Adapted from a talk at The SLE Workshop at Hospital for Special Surgery
- Warning About Misuse of the Term
- What is Vasculitis?
- What Vasculitis is Not
- When Does Vasculitis Occur in Rheumatic Disease?
- When is Vasculitis an Important Complication of an Autoimmune Disease?
- Diseases in Which Vasculitis is the Specific Illness
- Vasculitis by the Size of the Vessel
- Small Vessel Vasculitis
- Medium Vessel Vasculitis
- Large Vessel Vasculitis
Vasculitis means inflammation of the blood vessels. (Vasc refers to blood vessels and itis means inflamation). Vasculitis is a problem that can arise independently of other illness, or it may co-exist with lupus or other autoimmune diseases. When it exists in lupus, it may simply confirm the diagnosis, causing no problems, or it may represent a change in the course of the lupus, with vasculitis as a serious complication. Thus, vasculitis may mean many things. If a doctor says you have vasculitis, ask what that really means – what disease process is going on and what it means for you.
Warning About Misuse of the Term “Vasculitis” Vasculitis should not be confused with vasculopathy, which simply means something is wrong with the blood vessels, although it’s usually not vasculitis. Some people use these words interchangeably, which is wrong. Some people, even physicians and especially on the Internet, use the term “vasculitis” very loosely. So you may see statistics about vasculitis on the Internet that are very frightening, but they don’t provide any information on your situation. The term vasculitis is used ten times as often as it should be by people who are not really referring to this disease. Unfortunately, even some doctors often use the term vasculitis to mean “person with autoimmune disease and blood vessel abnormality that I don’t understand.” If your doctor says you have vasculitis, ask specifically what he/she means before you go to the Internet!
What is Vasculitis? Vasculitis is blood vessel inflammation that causes fever, pain, local tenderness, and other evidence of blocked blood vessels. When a blood vessel becomes inflamed and narrowed, blood supply to that area can become partially or completely blocked. Complete blockage is called occlusion; it causes the vessel wall to swell and makes things stick to the wall — so a clot forms. When vasculitis interferes with circulation in any part of the body, it causes local tenderness and pain. If the blood vessels are close to the skin, characteristic rashes occur. Depending on where the blockage occurs, almost any organ in the body can be affected. (Note: Vasculopathy can also block blood vessels, but it does not cause the fever, pain, and local tenderness associated with vasculitis.) While vasculitis may involve arteries (the thick muscular vessel that carries blood away from the heart) and veins (the thinner, less muscled vessels that carry blood toward the heart), it is rare for both arteries and veins to be involved at the same time.
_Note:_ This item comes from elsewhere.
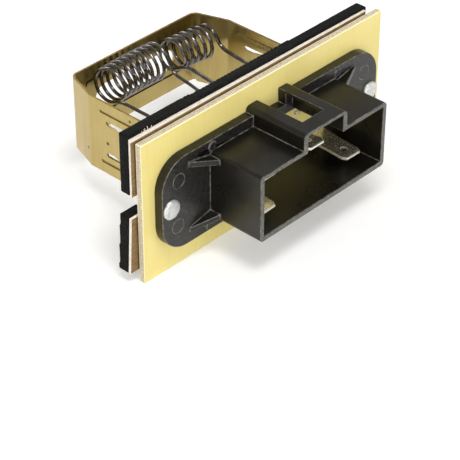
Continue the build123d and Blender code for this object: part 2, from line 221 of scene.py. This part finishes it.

What Vasculitis is Not Many problems that block blood vessels looks like vasculitis, and doctors often jump the gun and call them vasculitis, but greater care is needed to find out what’s really going on. Among the diseases involving blocked blood vessels that are not vasculitis: Atherosclerosis (hardening of the arteries); Growths on the heart valves that break off, especially those due to infection; Excessive blood clotting (antiphospholipid syndrome); Vessel spasm, especially due to drugs (legal and illegal).
When Does Vasculitis Occur in Rheumatic Disease? All of the rheumatic diseases involve some level of underlying vasculitis. That includes lupus, rheumatoid arthritis, scleroderma, and dermatomyositis. If you biopsy a swollen joint in RA, you routinely find vasculitis. That finding is used to confirm the diagnosis, but it doesn’t mean anything important is happening. It just suggests that one of these autoimmune diseases is present. So vasculitis is a common finding in these diseases, important in diagnosis, but it doesn’t necessarily mean anything more. It may never be a problem!
When is Vasculitis an Important Complication of an Autoimmune Disease? There are times in lupus and RA when the disease takes a different course in the presence of vasculitis. You start getting sicker and develop fever – clues to the physician that there has been a change in the course of illness. Now we say “This is lupus complicated by vasculitis” or “This is rheumatoid arthritis complicated by vasculitis.” The disease has changed its character and usually needs more vigorous treatment.